## TASK STATEMENT
Show every line that has the string "slide" in it.

***

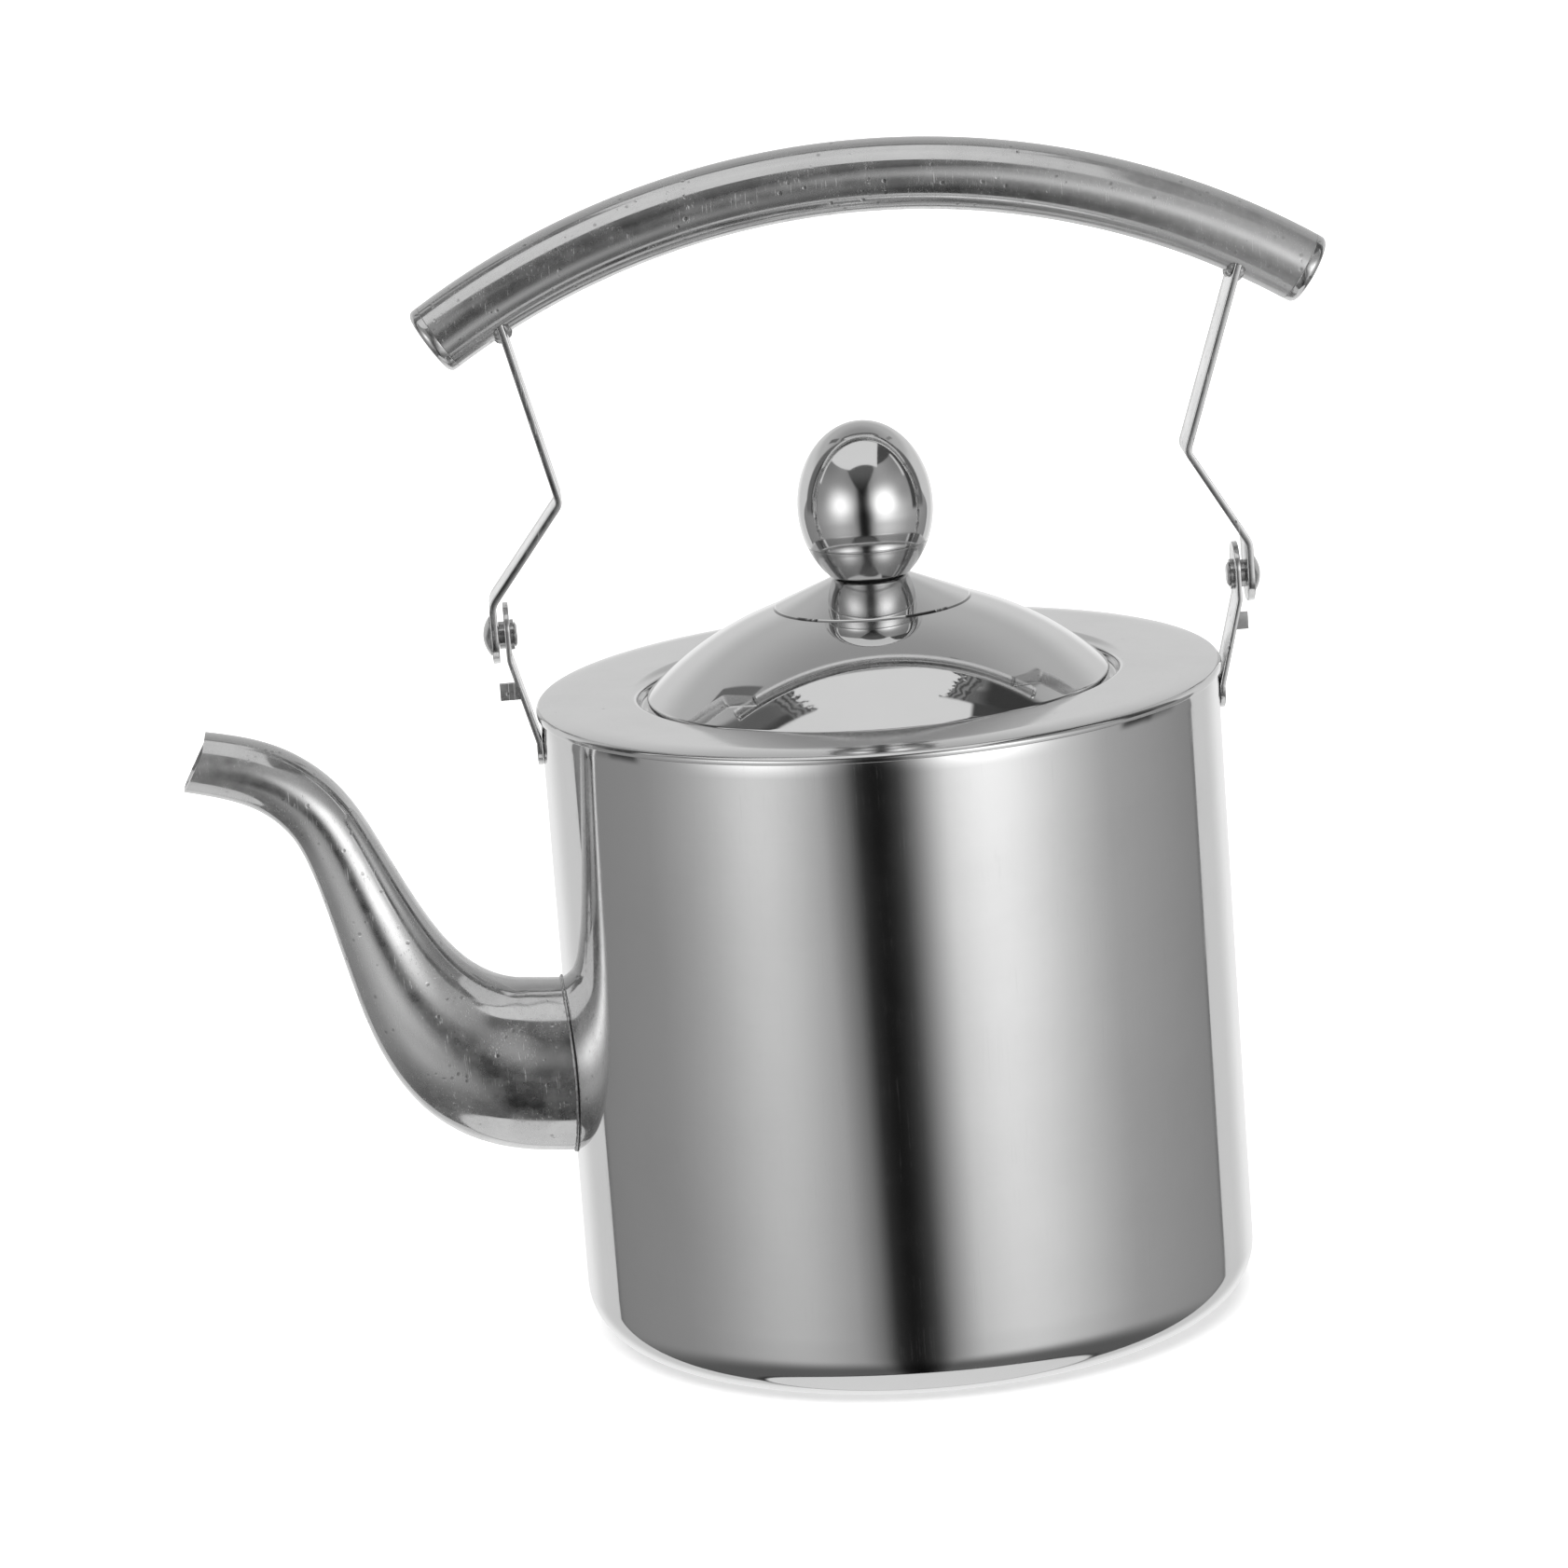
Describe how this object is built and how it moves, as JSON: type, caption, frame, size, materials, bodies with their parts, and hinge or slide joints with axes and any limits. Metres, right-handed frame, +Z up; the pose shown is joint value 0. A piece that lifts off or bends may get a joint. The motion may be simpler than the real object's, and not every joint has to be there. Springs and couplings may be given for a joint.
{
  "type": "gooseneck kettle",
  "caption": "Stainless steel kettle with a gooseneck spout, a lift-off domed lid with an egg-shaped knob, and a swinging bail with an arched tube grip.",
  "frame": {"origin": "centre of the flat base, on the surface the kettle stands on", "axes": "+Z up, -X towards the spout, Y along the bail's swing"},
  "size_m": [0.2392, 0.14, 0.2432],
  "materials": {
    "body_steel": "polished stainless steel, mirror-like",
    "deck_steel": "satin stainless steel",
    "lid_steel": "polished stainless steel",
    "knob_steel": "polished stainless steel with fine turning marks",
    "spout_steel": "roughly polished stainless steel with pits and scuffs",
    "grip_steel": "drawn stainless tube with lengthwise polishing lines",
    "strip_steel": "bright strip with rough sheared edges",
    "rivet_steel": "polished, darker steel",
    "weld": "fused weld metal, darker and lumpy",
    "fastener_steel": "plain machined steel",
    "gasket": "thin black gasket"
  },
  "bodies": {
    "kettle": {"body_shell": "body_steel", "deck_ring": "deck_steel", "spout_tube": "spout_steel", "spout_weld": "weld", "ear_front": "strip_steel", "ear_rear": "strip_steel", "rivet_front": "rivet_steel", "rivet_rear": "rivet_steel", "spacer_front": "rivet_steel", "spacer_rear": "rivet_steel", "rivet_washer_front": "rivet_steel", "rivet_washer_rear": "rivet_steel"},
    "bail": {"strap_front": "strip_steel", "strap_rear": "strip_steel", "strap_weld_front": "weld", "strap_weld_rear": "weld", "grip_tube": "grip_steel", "grip_cap_front": "grip_steel", "grip_cap_rear": "grip_steel"},
    "lid": {"lid_dome": "lid_steel", "lid_collar": "lid_steel", "knob_shell": "knob_steel", "knob_cup": "knob_steel", "knob_insert": "fastener_steel", "knob_screw": "fastener_steel", "knob_washer": "fastener_steel", "knob_seal": "gasket"}
  },
  "joints": [
    {"name": "bail_swing", "type": "hinge", "parent": "kettle", "child": "bail", "pos_m": [0, 0, 0.1484], "axis": [1, 0, 0], "range_deg": [-105, 105]},
    {"name": "lid_lift", "type": "slide", "parent": "kettle", "child": "lid", "axis": [0, 0, 1], "range_m": [0, 0.038]}
  ]
}
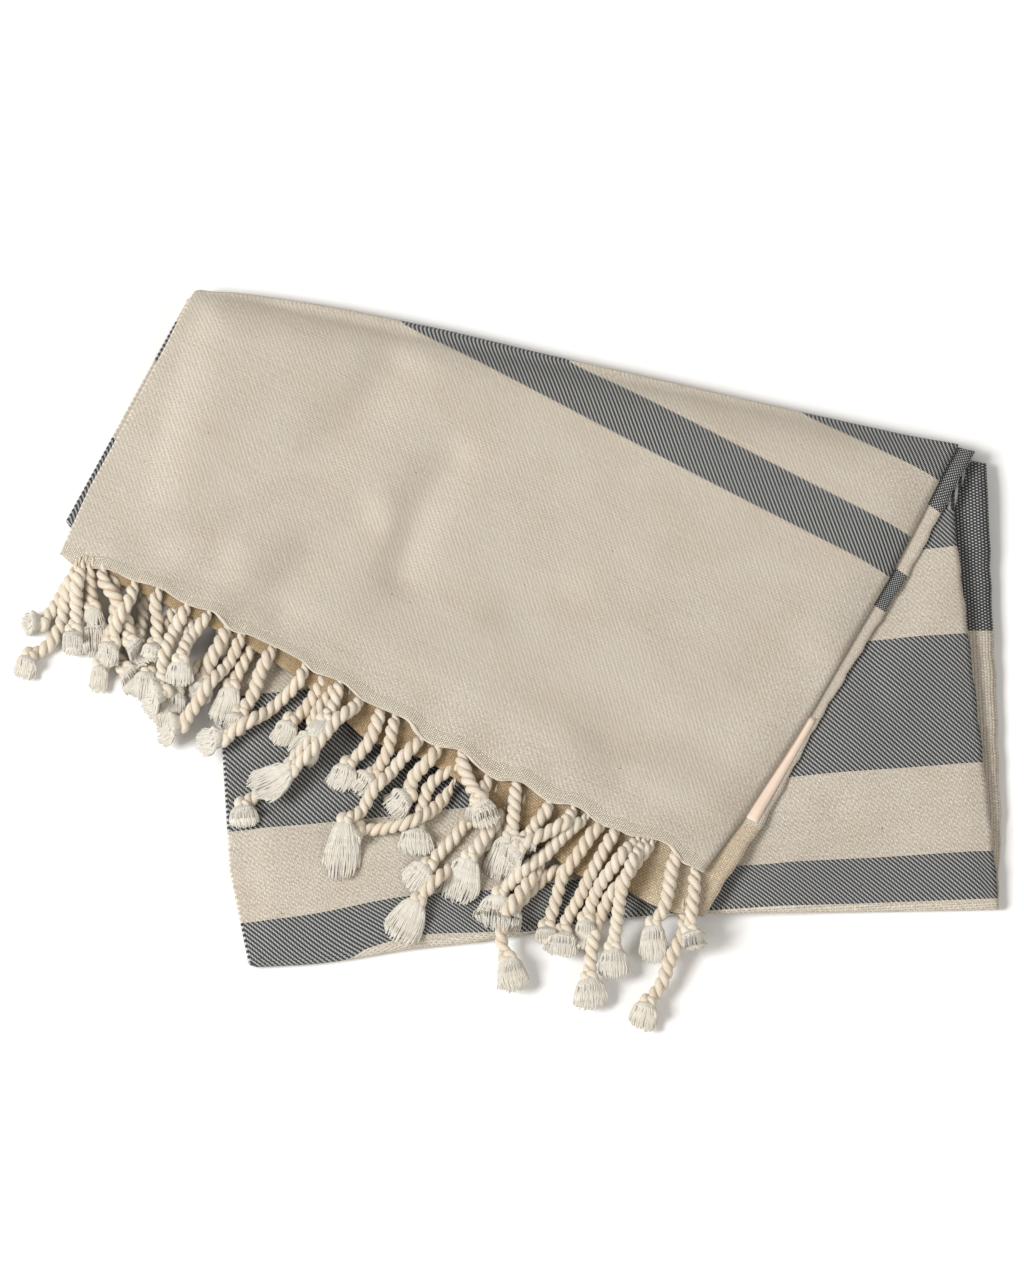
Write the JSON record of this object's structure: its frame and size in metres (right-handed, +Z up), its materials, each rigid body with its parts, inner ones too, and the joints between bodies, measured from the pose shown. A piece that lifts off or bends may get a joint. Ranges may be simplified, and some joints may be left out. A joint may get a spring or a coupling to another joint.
{
  "type": "folded hammam towel",
  "caption": "Cotton hammam towel, folded in half lengthways and then back and forth into a flat stack, with striped bands and twisted, knotted tassels along its slanting top flap.",
  "frame": {"origin": "on the surface that the towel lies on, under the middle of the towel's plan", "axes": "+X to the right along the stack's longer side, +Y away from the viewer towards the top fold, +Z up"},
  "size_m": [0.6671, 0.5218, 0.0333],
  "materials": {
    "towel_cloth": "matt woven cotton, ecru with dark grey weft stripes, twill on the face",
    "fringe_upper": "matt ecru cotton yarn, two-ply twisted and knotted",
    "fringe_lower": "matt ecru cotton yarn, two-ply twisted and knotted",
    "fringe_far_end": "matt ecru cotton yarn, two-ply twisted and knotted",
    "care_label": "smooth pale pink satin ribbon, blank"
  },
  "bodies": {
    "root": {"towel_cloth": "towel_cloth", "fringe_upper": "fringe_upper", "fringe_lower": "fringe_lower", "fringe_far_end": "fringe_far_end", "care_label": "care_label"}
  },
  "joints": []
}
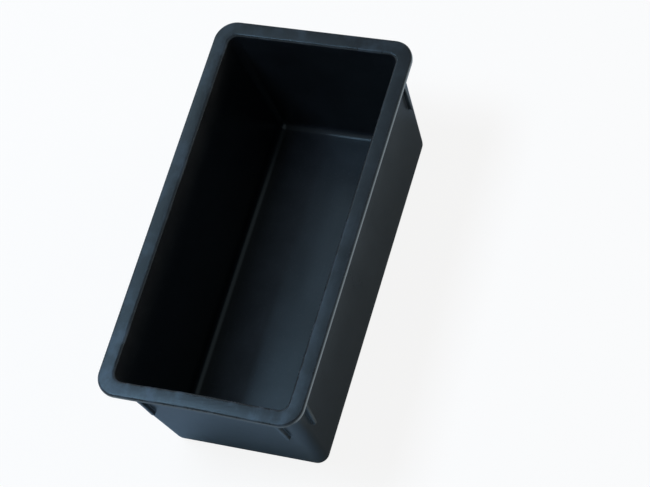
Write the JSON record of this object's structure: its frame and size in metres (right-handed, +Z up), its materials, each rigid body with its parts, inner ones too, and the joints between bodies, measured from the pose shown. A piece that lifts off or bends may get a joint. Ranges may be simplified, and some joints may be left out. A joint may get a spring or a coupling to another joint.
{
  "type": "pullman loaf pan",
  "caption": "One-piece black composite loaf pan: drafted rectangular trough with rounded corners, flat rim all round and stacking lugs under the rim.",
  "frame": {"origin": "middle of the footprint, on the plane the pan stands on", "axes": "+Z up out of the open mouth, +X along the pan's length, +Y across its width"},
  "size_m": [0.215, 0.11, 0.0865],
  "materials": {
    "pan_moulding": "satin, fine moulded grain"
  },
  "bodies": {
    "root": {"pan_moulding": "pan_moulding"}
  },
  "joints": []
}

***

## FINAL RESULT
Describe how this object is built and how it moves, as JSON: type, caption, frame, size, materials, bodies with their parts, and hinge or slide joints with axes and any limits. Metres, right-handed frame, +Z up; the pose shown is joint value 0. A piece that lifts off or bends may get a joint. The motion may be simpler than the real object's, and not every joint has to be there. Springs and couplings may be given for a joint.
    {"name": "lid_lift", "type": "slide", "parent": "kettle", "child": "lid", "axis": [0, 0, 1], "range_m": [0, 0.038]}